THE CNMI’s real gross domestic product or GDP decreased by 29.7% in 2020 when a global pandemic shut down the local economy, according to the statistics released last week by the U.S. Department of Commerce’s Bureau of Economic Analysis.
GDP is the total value of everything produced within a country. Its growth rate measures how rapidly the economy is growing or shrinking.
According to estimates, during the Great Depression of the 1930s, the GDP of the U.S. fell by approximately 30% from 1929 to 1933.
As for the CNMI, the BEA said the decrease in real GDP “reflected decreases in exports of goods and services, private fixed investment, personal consumption expenditures, and government spending. Imports, a subtraction item in the calculation of GDP, also decreased.”
BEA statistics showed that in 2020, personal consumption expenditures in the CNMI went down by 3.58% after a 0.36% increase in 2019. The data also showed that from 2013 to 2017 there was a steady increase in personal consumption expenditures, with 5.21% in 2017 being the highest, before it plummeted to 0.46% in 2018, and 0.36% in 2019.
In an interview on Monday, acting Gov. David M. Apatang said he and Gov. Arnold I. Palacios met with key cabinet members on Saturday to discuss the BEA’s latest report.
Obviously, he said, the Covid-19 pandemic impacted the Commonwealth’s GDP.
This year, Apatang said, “we’re pretty much almost clear with Covid with all the vaccinations and all that. But the governor and I are still looking at it, making sure we are monitoring it still because we don’t want to say ‘we are all clear’ when we know that there are still Covid cases going around. We just have to ask our people to continue to protect themselves, practice the three Ws —watch your distance, wear a mask, and wash your hands — and be careful out there.”

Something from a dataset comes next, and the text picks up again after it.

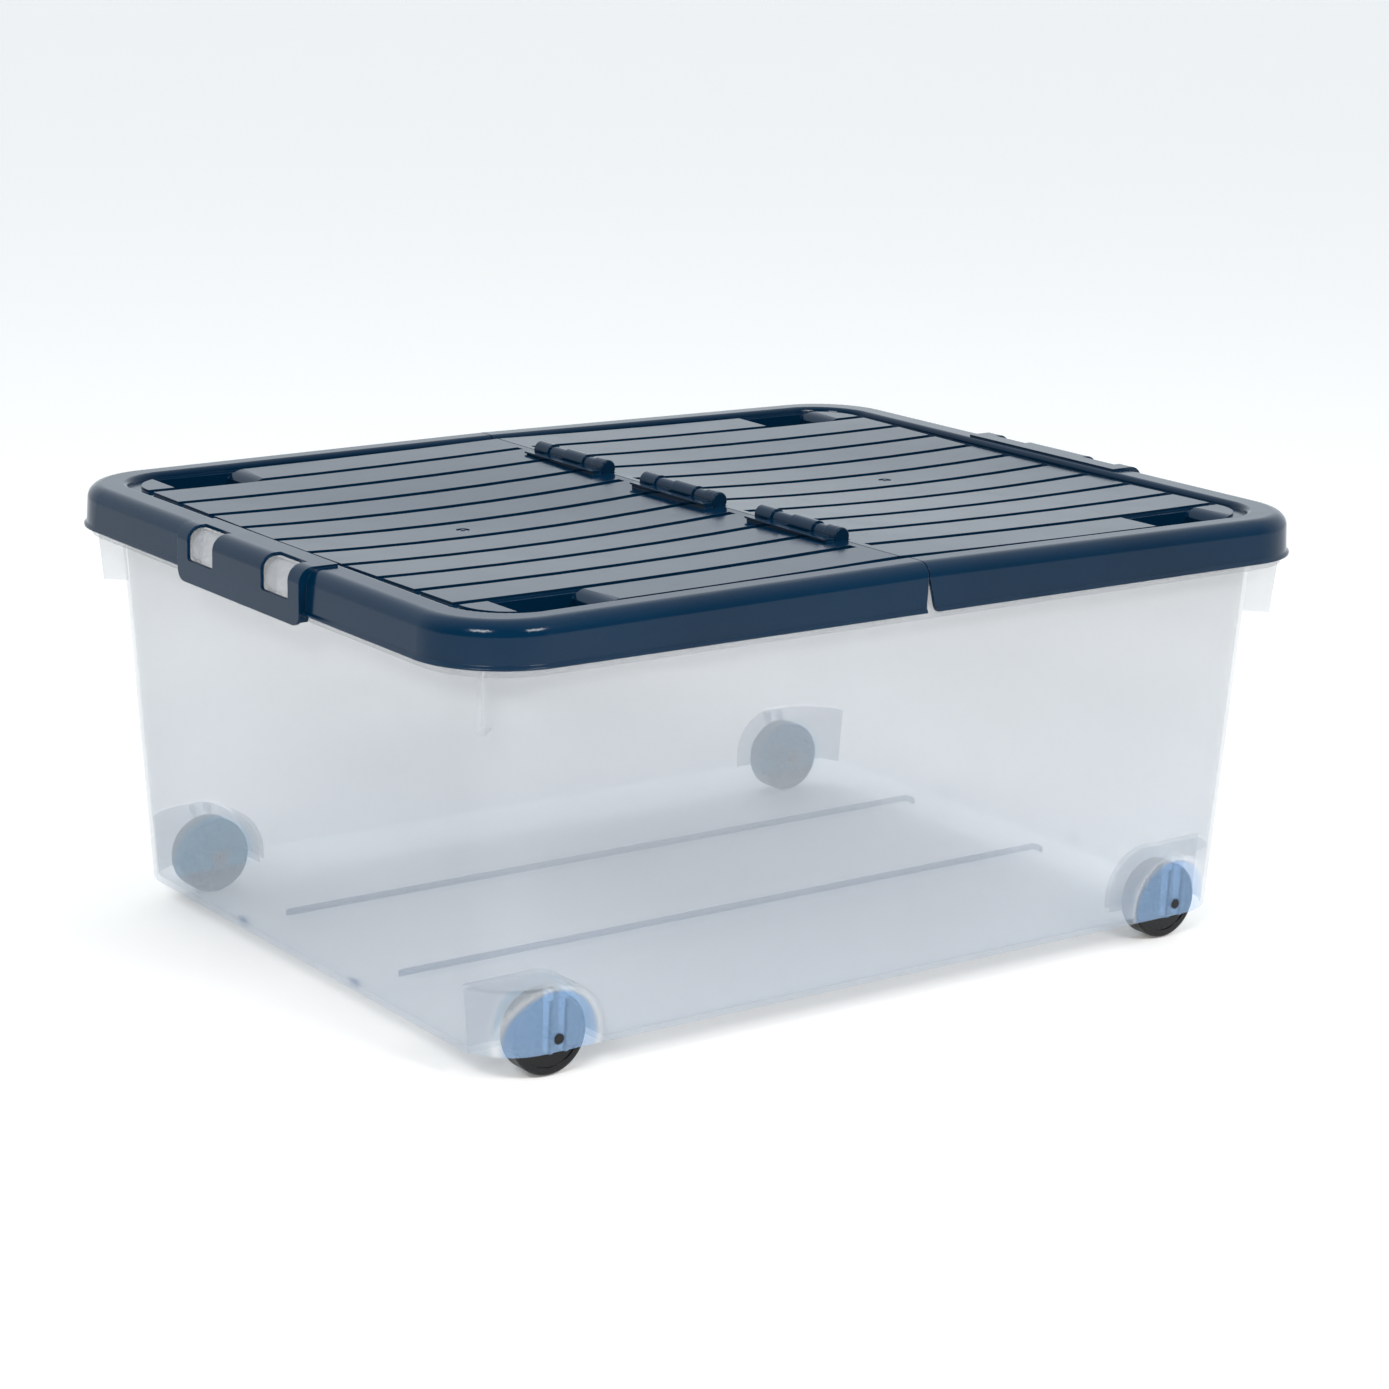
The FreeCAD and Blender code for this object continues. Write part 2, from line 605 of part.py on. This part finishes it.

As for the local economy, Apatang said he and the governor are hoping that the islands’ only industry, tourism “will come back.”
“We are trying every way possible to continue to promote the NMI…through the Marianas Visitors Authority in the Japan and Korean markets,” he added.
In his weekly e-newsletter, U.S. Congressman Gregorio Kilili Camacho Sablan stated that “the decline in economic activity [in 2020] was largely due to the Covid-related drop in tourism, although a slowdown in construction and reduced government expenditures added to the loss.”
He said 2020 was “the worst year for the economy since before 2002.”
But he added that “despite the lack of tourists, private sector workers’ earnings fell only slightly and compensation to government workers actually went up during 2020. This helped support consumer spending, which, though also down slightly, got help from the $180 million in Pandemic Unemployment Assistance and Federal Pandemic Unemployment Compensation Congress provided in the CARES Act during 2020.”
The BEA report noted that the U.S. government “passed several laws to support and sustain businesses and individuals through the pandemic.”
The report also stated that “the full effects of the pandemic cannot be quantified in BEA’s statistics for the CNMI, because the impacts are generally embedded in source data and cannot be separately identified.
Moreover, “due to lags in the availability of data for various components of GDP, the statistics presented…for 2020 are preliminary estimates. For example, as of mid-January 2023, the CNMI government’s fiscal year 2020 audited financial statements were unavailable.”
BEA said it used draft versions of these financial statements to prepare estimates of government spending.
As additional source data becomes available, BEA said it will incorporate the information and will release updated estimates.